# Source material
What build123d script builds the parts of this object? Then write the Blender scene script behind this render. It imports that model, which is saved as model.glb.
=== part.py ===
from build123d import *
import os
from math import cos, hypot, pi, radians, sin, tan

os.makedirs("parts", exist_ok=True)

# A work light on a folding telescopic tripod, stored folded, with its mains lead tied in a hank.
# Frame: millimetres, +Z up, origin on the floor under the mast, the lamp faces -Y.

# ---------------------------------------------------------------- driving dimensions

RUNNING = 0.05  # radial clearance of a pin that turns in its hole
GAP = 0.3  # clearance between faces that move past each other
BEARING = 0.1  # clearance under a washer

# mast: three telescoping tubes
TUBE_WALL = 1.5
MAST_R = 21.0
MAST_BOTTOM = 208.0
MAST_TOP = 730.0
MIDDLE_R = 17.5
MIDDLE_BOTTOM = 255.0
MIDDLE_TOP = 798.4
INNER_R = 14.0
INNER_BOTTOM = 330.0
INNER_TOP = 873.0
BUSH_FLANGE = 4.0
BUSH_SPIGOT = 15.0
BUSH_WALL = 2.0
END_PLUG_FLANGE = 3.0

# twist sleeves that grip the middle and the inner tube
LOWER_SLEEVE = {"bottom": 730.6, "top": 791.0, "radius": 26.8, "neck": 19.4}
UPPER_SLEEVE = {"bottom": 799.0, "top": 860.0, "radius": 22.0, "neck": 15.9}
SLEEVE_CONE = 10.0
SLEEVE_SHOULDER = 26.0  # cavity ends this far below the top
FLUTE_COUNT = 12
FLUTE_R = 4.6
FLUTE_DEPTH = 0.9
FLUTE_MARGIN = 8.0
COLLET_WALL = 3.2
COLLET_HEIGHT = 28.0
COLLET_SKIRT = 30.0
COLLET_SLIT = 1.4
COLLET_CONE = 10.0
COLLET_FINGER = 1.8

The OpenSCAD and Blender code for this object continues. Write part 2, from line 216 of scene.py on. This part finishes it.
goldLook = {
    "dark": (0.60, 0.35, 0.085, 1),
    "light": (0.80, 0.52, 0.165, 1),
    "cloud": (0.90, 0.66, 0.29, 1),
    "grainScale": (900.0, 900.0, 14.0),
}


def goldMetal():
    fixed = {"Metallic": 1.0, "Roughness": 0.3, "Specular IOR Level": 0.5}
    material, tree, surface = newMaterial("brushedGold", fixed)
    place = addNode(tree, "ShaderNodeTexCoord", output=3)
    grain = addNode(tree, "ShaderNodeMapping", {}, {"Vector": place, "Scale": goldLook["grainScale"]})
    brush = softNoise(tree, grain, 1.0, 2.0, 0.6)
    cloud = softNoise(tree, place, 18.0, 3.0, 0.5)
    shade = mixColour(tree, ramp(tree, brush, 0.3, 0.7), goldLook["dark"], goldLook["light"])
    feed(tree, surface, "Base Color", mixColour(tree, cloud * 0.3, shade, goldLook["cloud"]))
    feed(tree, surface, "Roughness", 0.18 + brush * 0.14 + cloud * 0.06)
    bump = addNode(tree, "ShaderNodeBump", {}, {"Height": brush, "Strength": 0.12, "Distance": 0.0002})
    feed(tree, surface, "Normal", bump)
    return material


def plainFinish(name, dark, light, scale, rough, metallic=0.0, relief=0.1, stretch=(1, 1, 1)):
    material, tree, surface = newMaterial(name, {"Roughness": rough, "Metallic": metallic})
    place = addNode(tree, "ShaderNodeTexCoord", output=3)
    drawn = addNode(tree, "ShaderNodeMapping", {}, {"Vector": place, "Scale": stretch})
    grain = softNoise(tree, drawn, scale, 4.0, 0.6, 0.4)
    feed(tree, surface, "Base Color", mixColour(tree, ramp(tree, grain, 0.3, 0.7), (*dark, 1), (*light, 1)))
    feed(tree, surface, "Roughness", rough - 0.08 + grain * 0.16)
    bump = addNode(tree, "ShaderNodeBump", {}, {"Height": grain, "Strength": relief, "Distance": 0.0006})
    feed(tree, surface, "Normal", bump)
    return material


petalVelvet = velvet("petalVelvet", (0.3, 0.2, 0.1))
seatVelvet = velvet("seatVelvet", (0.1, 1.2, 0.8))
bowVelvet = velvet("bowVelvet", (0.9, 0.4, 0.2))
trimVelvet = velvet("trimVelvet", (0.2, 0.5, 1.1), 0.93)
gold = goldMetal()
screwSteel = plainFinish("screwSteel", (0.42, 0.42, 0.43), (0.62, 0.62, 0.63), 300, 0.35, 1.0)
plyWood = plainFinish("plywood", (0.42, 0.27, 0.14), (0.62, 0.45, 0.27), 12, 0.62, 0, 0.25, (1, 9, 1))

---

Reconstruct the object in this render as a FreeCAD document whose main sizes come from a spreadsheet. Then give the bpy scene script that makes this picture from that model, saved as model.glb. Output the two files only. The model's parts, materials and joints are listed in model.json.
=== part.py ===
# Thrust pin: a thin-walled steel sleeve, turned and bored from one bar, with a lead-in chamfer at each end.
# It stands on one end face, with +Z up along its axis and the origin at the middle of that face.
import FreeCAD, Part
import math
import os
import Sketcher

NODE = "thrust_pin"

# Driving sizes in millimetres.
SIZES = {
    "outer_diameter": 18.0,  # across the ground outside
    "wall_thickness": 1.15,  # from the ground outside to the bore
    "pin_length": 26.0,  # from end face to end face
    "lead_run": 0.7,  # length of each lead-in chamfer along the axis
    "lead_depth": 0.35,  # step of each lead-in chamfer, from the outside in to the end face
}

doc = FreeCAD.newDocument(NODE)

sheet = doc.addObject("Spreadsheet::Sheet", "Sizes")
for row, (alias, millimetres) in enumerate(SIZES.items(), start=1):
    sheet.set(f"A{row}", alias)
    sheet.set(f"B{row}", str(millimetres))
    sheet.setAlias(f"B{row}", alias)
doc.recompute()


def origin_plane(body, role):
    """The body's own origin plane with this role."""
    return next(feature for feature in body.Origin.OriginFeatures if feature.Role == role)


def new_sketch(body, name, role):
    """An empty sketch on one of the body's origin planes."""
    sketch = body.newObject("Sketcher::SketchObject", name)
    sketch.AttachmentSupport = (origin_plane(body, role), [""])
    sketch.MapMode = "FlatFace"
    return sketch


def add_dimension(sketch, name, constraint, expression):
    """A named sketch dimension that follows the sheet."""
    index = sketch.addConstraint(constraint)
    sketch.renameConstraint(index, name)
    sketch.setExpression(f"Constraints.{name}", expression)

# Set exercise
Among the lines above, find the one with "Reconstruct the object" and the one with "doc = FreeCAD.newDocument(NODE)". Quote both and everything between them, exactly.

# The result
Reconstruct the object in this render as a FreeCAD document whose main sizes come from a spreadsheet. Then give the bpy scene script that makes this picture from that model, saved as model.glb. Output the two files only. The model's parts, materials and joints are listed in model.json.
=== part.py ===
# Thrust pin: a thin-walled steel sleeve, turned and bored from one bar, with a lead-in chamfer at each end.
# It stands on one end face, with +Z up along its axis and the origin at the middle of that face.
import FreeCAD, Part
import math
import os
import Sketcher

NODE = "thrust_pin"

# Driving sizes in millimetres.
SIZES = {
    "outer_diameter": 18.0,  # across the ground outside
    "wall_thickness": 1.15,  # from the ground outside to the bore
    "pin_length": 26.0,  # from end face to end face
    "lead_run": 0.7,  # length of each lead-in chamfer along the axis
    "lead_depth": 0.35,  # step of each lead-in chamfer, from the outside in to the end face
}

doc = FreeCAD.newDocument(NODE)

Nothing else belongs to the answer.